In the history of science, few experiments have challenged our understanding of the universe as dramatically as the work done by Harvard physicist Dr. Lene Hau. Her groundbreaking research at the end of the 1990s and early 2000s achieved something once considered impossible: slowing light to walking speed—and then stopping it completely. These achievements did not just make headlines; they changed the direction of quantum physics and opened new possibilities in communication technology and our understanding of the nature of light itself.
Light is often seen as the ultimate speed limit of the universe. For generations, students learned the famous number: 299,792,458 meters per second, the constant speed at which light travels in a vacuum. Nothing, according to the rules of physics, could ever slow it down enough to observe it as anything other than a blazing-fast pulse. But science grows by challenging the limits of what we believe, and that is exactly what Dr. Hau set out to do.
In 1999, Dr. Lene Hau and her team made the world pause when they announced that they had slowed a pulse of light to just 17 meters per second—a speed that could be beaten by a bicycle. The secret behind this incredible achievement was an exotic state of matter known as a Bose–Einstein condensate (BEC). Created by cooling atoms to a temperature only a fraction of a degree above absolute zero, a BEC behaves in ways that do not exist anywhere in the natural world. In this state, atoms move together as if they were a single “super-atom,” creating ultra-dense, slow-moving matter that interacts with light in extraordinary ways.
By sending a beam of laser light through this ultracold cloud, Dr. Hau was able to manipulate how the atoms absorbed and released photons. The result was astonishing: the light slowed to a speed that humans could literally outrun. This was not just a clever trick—it was a fundamental shift in how scientists understood the interaction between light and matter.
However, Dr. Hau was not finished. Two years later, in 2001, she and her team took the experiment to its next breathtaking step.

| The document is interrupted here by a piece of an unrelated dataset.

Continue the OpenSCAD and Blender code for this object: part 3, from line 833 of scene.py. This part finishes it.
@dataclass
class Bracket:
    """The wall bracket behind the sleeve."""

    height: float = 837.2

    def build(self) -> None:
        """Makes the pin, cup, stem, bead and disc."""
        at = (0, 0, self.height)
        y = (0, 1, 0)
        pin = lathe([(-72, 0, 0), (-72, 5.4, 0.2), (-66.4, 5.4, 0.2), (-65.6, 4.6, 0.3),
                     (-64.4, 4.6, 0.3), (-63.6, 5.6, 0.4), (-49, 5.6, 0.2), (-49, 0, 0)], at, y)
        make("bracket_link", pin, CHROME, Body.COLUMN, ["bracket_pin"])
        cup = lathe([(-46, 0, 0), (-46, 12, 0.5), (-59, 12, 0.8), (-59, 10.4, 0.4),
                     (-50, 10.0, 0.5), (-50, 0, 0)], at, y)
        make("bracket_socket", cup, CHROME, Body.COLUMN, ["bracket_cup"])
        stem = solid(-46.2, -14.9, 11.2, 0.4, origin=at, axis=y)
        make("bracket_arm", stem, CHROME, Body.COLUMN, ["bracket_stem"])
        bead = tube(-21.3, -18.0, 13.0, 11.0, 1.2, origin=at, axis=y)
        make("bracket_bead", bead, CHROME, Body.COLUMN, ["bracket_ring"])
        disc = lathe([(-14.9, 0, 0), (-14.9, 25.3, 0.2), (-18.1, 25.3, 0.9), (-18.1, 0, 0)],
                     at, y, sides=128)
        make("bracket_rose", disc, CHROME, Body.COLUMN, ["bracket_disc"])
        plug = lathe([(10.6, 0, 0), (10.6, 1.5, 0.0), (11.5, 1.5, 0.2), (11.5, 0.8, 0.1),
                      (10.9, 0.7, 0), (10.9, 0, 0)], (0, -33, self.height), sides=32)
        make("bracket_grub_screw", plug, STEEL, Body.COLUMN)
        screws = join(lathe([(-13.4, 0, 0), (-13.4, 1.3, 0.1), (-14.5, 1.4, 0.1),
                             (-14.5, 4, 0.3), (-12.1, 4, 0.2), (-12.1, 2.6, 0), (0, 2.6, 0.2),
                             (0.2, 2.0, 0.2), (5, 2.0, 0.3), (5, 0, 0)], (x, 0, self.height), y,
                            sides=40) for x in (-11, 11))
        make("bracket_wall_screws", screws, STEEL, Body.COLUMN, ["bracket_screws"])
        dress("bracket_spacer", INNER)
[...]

They succeeded in completely stopping a pulse of light, storing it inside the Bose–Einstein condensate, and then releasing it again without any loss of information. For a moment, the light essentially ceased to exist as a traveling wave and became information stored inside matter. When it was released, it continued on its path exactly as before.

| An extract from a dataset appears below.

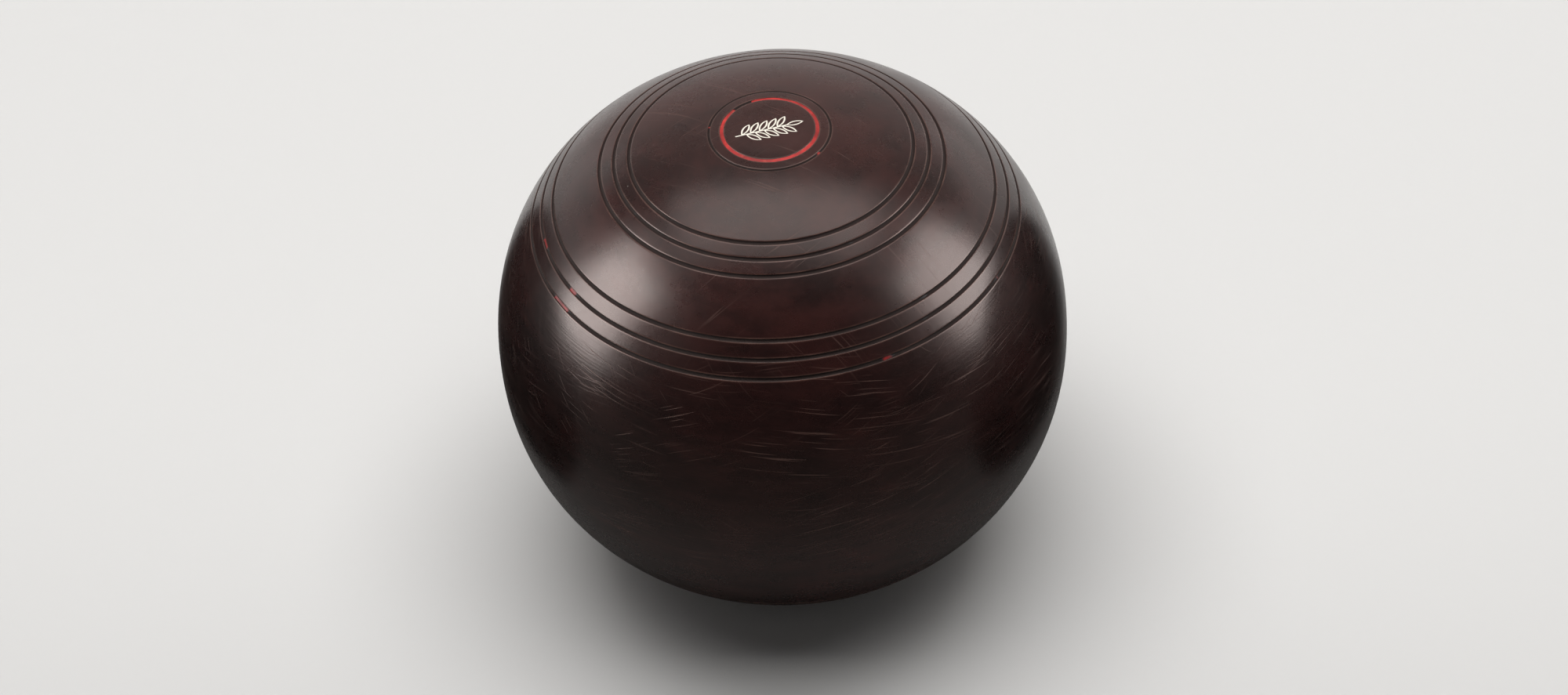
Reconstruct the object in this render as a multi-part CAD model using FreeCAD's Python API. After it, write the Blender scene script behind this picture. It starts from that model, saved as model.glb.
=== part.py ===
import FreeCAD, Part
import math
import os

# A lawn bowl, lying on its plain side with the bias side up. Millimetres and degrees.
# The turning axis is +Z, and the origin is the middle of the crown that it rests on.
# The running line, its largest circle, lies a little nearer the plain side than the
# middle of the width. That puts the weight on the bias side of it and bends the bowl's path.

# Body.
DIAMETER = 127.0
WIDTH = 115.0
BIAS_SHIFT = 0.6           # from the middle of the width down to the running line
FULLNESS = 2.17            # exponent of the meridian, where 2.0 would be an ellipse
CROWN_FLAT_RADIUS = 8.5    # turned land at the middle of each side
MERIDIAN_POINTS = 72       # on each side, along the spline

# Round-nosed grooves. Each lies in a direction measured at the bowl's centre from the axis.
GROOVE_RADIUS = 0.4
RING_GROOVE_RADIUS = 0.4
FINE_GROOVE_RADIUS = 0.26
GROOVES_IN_BAND = 3
INNER_BAND_FIRST = 30.4
INNER_BAND_PITCH = 3.5
OUTER_BAND_FIRST = 50.0
OUTER_BAND_PITCH = 3.7
BIAS_RING = 10.15
BIAS_OUTER_RING = 12.9
PLAIN_RING_FIRST = 17.1
PLAIN_RING_PITCH = 2.9
PLAIN_RING_COUNT = 3

# Enamel. Its face lies a little below the surface round it.
PAINT_RECESS = 0.1
BIAS_RING_ARCS = [(137, 478)]
BIAS_OUTER_RING_ARCS = [(168, 181), (246, 258), (318, 334)]
INNER_BAND_ARCS = {1: [(213, 215), (229, 230), (248, 249), (262, 264), (289, 290), (301, 304)]}
OUTER_BAND_ARCS = {
    0: [(313, 316)],
    1: [(192, 199), (212, 218), (311, 313)],
    2: [(190, 193), (209, 218), (297, 302), (335, 338)],
}
PLAIN_RING_ARCS = [
    [(90, 232), (292, 388)],
    [(140, 196), (285, 328)],
    [(182, 363)],
]
PLAIN_OUTER_BAND_ARCS = {
    0: [(196, 206)],
    1: [(183, 199), (338, 341)],
    2: [(201, 208)],
}

# Engraved sprig: a stem with pairs of outlined leaves, drawn about its own middle along +X.
ENGRAVING_DEPTH = 0.4
STROKE = 0.42
STEM_LENGTH = 11.4
LEAF_LENGTH = 4.0
LEAF_WIDTH = 1.55
LEAF_PAIRS = 5
LEAF_SPACING = 2.0
LEAF_TURN = 48
BIAS_SPRIG_SCALE = 1.0
BIAS_SPRIG_TURN = 20
PLAIN_SPRIG_SCALE = 1.55
PLAIN_SPRIG_TURN = 75

BIAS = 1
PLAIN = -1
RUNNING_LINE = WIDTH / 2 - BIAS_SHIFT


def crown_height(side, inset=0.0):
    """Height of one side's flat crown above the running line, on a body shrunk by inset."""
    return WIDTH / 2 + side * BIAS_SHIFT - inset


def meridian_point(side, direction, inset=0.0):
    """Point (radius, height above the running line) of one side's meridian in a direction."""
    equator = DIAMETER / 2 - inset
    land = (1 - (CROWN_FLAT_RADIUS / equator) ** FULLNESS) ** (1 / FULLNESS)
    pole = crown_height(side, inset) / land
    angle = math.radians(direction)
    reach = (math.sin(angle) / equator) ** FULLNESS + (math.cos(angle) / pole) ** FULLNESS
    distance = reach ** (-1 / FULLNESS)
    return distance * math.sin(angle), side * distance * math.cos(angle)


def place(radius, height):
    """Point of the XZ plane for a radius and a height above the running line."""
    return FreeCAD.Vector(radius, 0, RUNNING_LINE + height)


def meridian_points(side, inset):
    """Points of one side's meridian, from the rim of its crown to just short of the equator."""
    crown = crown_height(side, inset)
    first = math.degrees(math.atan2(CROWN_FLAT_RADIUS, crown))
    step = (90 - first) / MERIDIAN_POINTS
    return [meridian_point(side, first + step * count, inset) for count in range(MERIDIAN_POINTS)]


def meridian_face(inset=0.0):
    """Half section of the plain body, without grooves, in the XZ plane."""
    equator = [(DIAMETER / 2 - inset, 0.0)]
    outline = meridian_points(BIAS, inset) + equator + meridian_points(PLAIN, inset)[::-1]
    points = [place(radius, height) for radius, height in outline]
    curve = Part.BSplineCurve()
    curve.interpolate(points)
    top = place(0, crown_height(BIAS, inset))
    bottom = place(0, -crown_height(PLAIN, inset))
    edges = [
        Part.makeLine(top, points[0]),
        curve.toShape(),
        Part.makeLine(points[-1], bottom),
        Part.makeLine(bottom, top),
    ]
    return Part.Face(Part.Wire(edges))


def turned(face, start=0, sweep=360):
    """Solid of a section turned about the bowl's axis."""
    section = face.copy()
    section.rotate(FreeCAD.Vector(0, 0, 0), FreeCAD.Vector(0, 0, 1), start)
    return section.revolve(FreeCAD.Vector(0, 0, 0), FreeCAD.Vector(0, 0, 1), sweep)


def groove_face(side, direction, radius):
    """Round section of one groove, centred on the body's surface."""
    centre = place(*meridian_point(side, direction))
    circle = Part.Circle(centre, FreeCAD.Vector(0, 1, 0), radius)
    return Part.Face(Part.Wire(circle.toShape()))


def band_directions(first, pitch, count=GROOVES_IN_BAND):
    """Directions of the evenly spaced grooves of one band."""
    return [first + pitch * step for step in range(count)]


INNER_BAND = band_directions(INNER_BAND_FIRST, INNER_BAND_PITCH)
OUTER_BAND = band_directions(OUTER_BAND_FIRST, OUTER_BAND_PITCH)
PLAIN_RINGS = band_directions(PLAIN_RING_FIRST, PLAIN_RING_PITCH, PLAIN_RING_COUNT)


def all_groove_faces():
    """Sections of every groove on both sides."""
    faces = []
    for side in (BIAS, PLAIN):
        for direction in INNER_BAND + OUTER_BAND:
            faces.append(groove_face(side, direction, GROOVE_RADIUS))
    for direction in PLAIN_RINGS:
        faces.append(groove_face(PLAIN, direction, RING_GROOVE_RADIUS))
    faces.append(groove_face(BIAS, BIAS_RING, RING_GROOVE_RADIUS))
    faces.append(groove_face(BIAS, BIAS_OUTER_RING, FINE_GROOVE_RADIUS))
    return faces


def ring_paint(side, direction, radius, arcs):
    """Enamel lying in the stretches of one groove that still hold it."""
    section = groove_face(side, direction, radius).common(meridian_face(PAINT_RECESS)).Faces[0]
    return [turned(section, start, end - start) for start, end in arcs]


def band_paint(side, directions, arcs_by_groove):
    """Enamel left in the grooves of a band."""
    solids = []
    for index, arcs in arcs_by_groove.items():
        solids += ring_paint(side, directions[index], GROOVE_RADIUS, arcs)
    return Part.makeCompound(solids)


def lens_face(length, width):
    """Pointed leaf shape between two arcs, from the origin along +X."""
    base = FreeCAD.Vector(0, 0, 0)
    tip = FreeCAD.Vector(length, 0, 0)
    left = Part.Arc(base, FreeCAD.Vector(length / 2, width / 2, 0), tip).toShape()
    right = Part.Arc(tip, FreeCAD.Vector(length / 2, -width / 2, 0), base).toShape()
    return Part.Face(Part.Wire([left, right]))


def leaf_face(length, width):
    """Outline of a leaf, one stroke wide, with a pointed hole."""
    slope = 2 * width / length
    hole_length = length - 2 * STROKE / slope
    hole = lens_face(hole_length, width - 2 * STROKE)
    hole.translate(FreeCAD.Vector((length - hole_length) / 2, 0, 0))
    return lens_face(length, width).cut(hole).Faces[0]


def sprig_faces(scale):
    """Faces of the sprig along +X, centred on the origin: a stem, side leaves and a tip leaf."""
    stem_length = STEM_LENGTH * scale
    leaf_length = LEAF_LENGTH * scale
    leaf_width = LEAF_WIDTH * scale
    stem = Part.makePlane(stem_length + STROKE, STROKE, FreeCAD.Vector(0, -STROKE / 2, 0))
    tip_leaf = leaf_face(leaf_length, leaf_width)
    tip_leaf.translate(FreeCAD.Vector(stem_length, 0, 0))
    faces = [stem.Faces[0], tip_leaf]
    for count in range(2 * LEAF_PAIRS):
        hand = 1 if count % 2 else -1
        leaf = leaf_face(leaf_length, leaf_width)
        leaf.rotate(FreeCAD.Vector(0, 0, 0), FreeCAD.Vector(0, 0, 1), hand * LEAF_TURN)
        foot = stem_length - (count + 1) * LEAF_SPACING / 2 * scale
        leaf.translate(FreeCAD.Vector(foot, 0, 0))
        faces.append(leaf)
    for face in faces:
        face.translate(FreeCAD.Vector(-(stem_length + leaf_length) / 2, 0, 0))
    return faces


def sprig_prism(side, scale, turn):
    """Sprig raised through one crown, from the running line outwards."""
    prisms = [face.extrude(FreeCAD.Vector(0, 0, WIDTH)) for face in sprig_faces(scale)]
    sprig = prisms[0].fuse(prisms[1:]).removeSplitter()
    sprig.rotate(FreeCAD.Vector(0, 0, 0), FreeCAD.Vector(0, 0, 1), turn)
    foot = RUNNING_LINE if side == BIAS else RUNNING_LINE - WIDTH
    sprig.translate(FreeCAD.Vector(0, 0, foot))
    return sprig


def model():
    """Every node of the bowl, by name."""
    blank = turned(meridian_face())
    below_paint_face = turned(meridian_face(PAINT_RECESS))
    below_engraving = turned(meridian_face(ENGRAVING_DEPTH))
    bias_strokes = sprig_prism(BIAS, BIAS_SPRIG_SCALE, BIAS_SPRIG_TURN).cut(below_engraving)
    plain_strokes = sprig_prism(PLAIN, PLAIN_SPRIG_SCALE, PLAIN_SPRIG_TURN).cut(below_engraving)

    grooved = turned(meridian_face().cut(all_groove_faces()).Faces[0])
    nodes = {"bowl_body": grooved.cut([bias_strokes, plain_strokes])}
    nodes["bias_emblem_paint"] = bias_strokes.common(below_paint_face)
    nodes["plain_emblem_paint"] = plain_strokes.common(below_paint_face)
    nodes["bias_ring_paint"] = Part.makeCompound(
        ring_paint(BIAS, BIAS_RING, RING_GROOVE_RADIUS, BIAS_RING_ARCS))
    nodes["bias_outer_ring_paint"] = Part.makeCompound(
        ring_paint(BIAS, BIAS_OUTER_RING, FINE_GROOVE_RADIUS, BIAS_OUTER_RING_ARCS))
    nodes["bias_inner_band_paint"] = band_paint(BIAS, INNER_BAND, INNER_BAND_ARCS)
    nodes["bias_outer_band_paint"] = band_paint(BIAS, OUTER_BAND, OUTER_BAND_ARCS)
    nodes["plain_outer_band_paint"] = band_paint(PLAIN, OUTER_BAND, PLAIN_OUTER_BAND_ARCS)
    plain_names = ("plain_inner_ring_paint", "plain_middle_ring_paint", "plain_outer_ring_paint")
    for name, direction, arcs in zip(plain_names, PLAIN_RINGS, PLAIN_RING_ARCS):
        nodes[name] = Part.makeCompound(ring_paint(PLAIN, direction, RING_GROOVE_RADIUS, arcs))
    return nodes


os.makedirs("parts", exist_ok=True)
for node, shape in model().items():
    shape.exportStep("parts/" + node + ".step")
    print(node, shape.ShapeType, len(shape.Solids), round(shape.Volume, 2), shape.isValid())
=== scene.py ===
"""A lawn bowl: its turned body, the enamel in its grooves and engraving, and a small studio."""

import math

import bpy
from mathutils import Euler, Matrix, Vector, noise


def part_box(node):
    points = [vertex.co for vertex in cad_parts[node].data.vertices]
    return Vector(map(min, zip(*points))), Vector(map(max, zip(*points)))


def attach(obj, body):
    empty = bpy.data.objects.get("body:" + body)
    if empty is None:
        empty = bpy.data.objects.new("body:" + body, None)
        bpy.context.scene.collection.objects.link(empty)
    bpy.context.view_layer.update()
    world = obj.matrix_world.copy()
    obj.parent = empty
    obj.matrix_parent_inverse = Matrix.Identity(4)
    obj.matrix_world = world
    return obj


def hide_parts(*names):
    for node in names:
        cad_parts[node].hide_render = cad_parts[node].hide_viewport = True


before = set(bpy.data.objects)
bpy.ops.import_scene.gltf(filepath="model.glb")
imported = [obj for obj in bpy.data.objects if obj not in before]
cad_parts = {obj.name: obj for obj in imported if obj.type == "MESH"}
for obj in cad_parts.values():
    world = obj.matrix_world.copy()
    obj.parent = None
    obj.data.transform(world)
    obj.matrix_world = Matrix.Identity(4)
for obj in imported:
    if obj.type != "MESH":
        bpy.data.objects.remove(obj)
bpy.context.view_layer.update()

bl_info = {
    "name": "Lawn Bowl",
    "version": (1, 0, 0),
    "blender": (4, 5, 0),
    "location": "3D View > Sidebar > Lawn Bowl",
    "description": "Builds a worn composition lawn bowl round its packed frame",
    "category": "Object",
}

MM = 0.001
BODY_LOW, BODY_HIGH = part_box("bowl_body")

BIAS = 1
PLAIN = -1

MERGE = 0.001 * MM          # points nearer than this are one point
BODY_RELIEF = 0.03 * MM     # height of the composition's bump
ENAMEL_RELIEF = 0.04 * MM   # height of the enamel's bump

# Directions of the grooves, in degrees at the bowl's centre from the turning axis.
INNER_BAND = (30.4, 33.9, 37.4)
OUTER_BAND = (50.0, 53.7, 57.4)
BIAS_RING = 10.15
BIAS_FINE_RING = 12.9
PLAIN_RINGS = (17.1, 20.0, 22.9)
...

This achievement was more than a scientific milestone. It proved something remarkable: light can be controlled, stored, and revived. This idea opened doors to new fields, such as quantum information storage, secure communication systems, and advanced optical technologies. Many researchers today are working on next-generation communication networks that may one day allow information to travel not through traditional wires or electronics, but in controlled pulses of light that can be paused, held, or redirected.
Beyond its technological potential, Dr. Hau’s work also changed how physicists think about the universe. Light has always played a central role in scientific theories, from Einstein’s work on relativity to modern quantum mechanics. To slow it down, stop it, and still preserve its information challenges the belief that light must always travel at its cosmic speed. It shows that with the right tools and conditions, even the universe’s fastest traveler can be brought to rest.
One of the most powerful aspects of this story is how it reminds us that scientific progress depends on imagination. Before these experiments, the idea of stopping light sounded like science fiction. Yet, through patience, advanced technology, and creative thinking, Dr. Hau turned fiction into reality. Her success continues to inspire researchers, students, and science enthusiasts around the world.
Today, her work stands as one of the most iconic achievements in modern physics. It serves as a foundation for ongoing research in quantum communication, optical computing, and even potential future quantum networks that could transform how data moves across the world.
What began as a question—Can light be slowed down?—became a breakthrough that changed our understanding of nature itself. Dr. Lene Hau’s experiment remains a shining example of how curiosity and scientific determination can reveal wonders hidden in the fabric of the universe.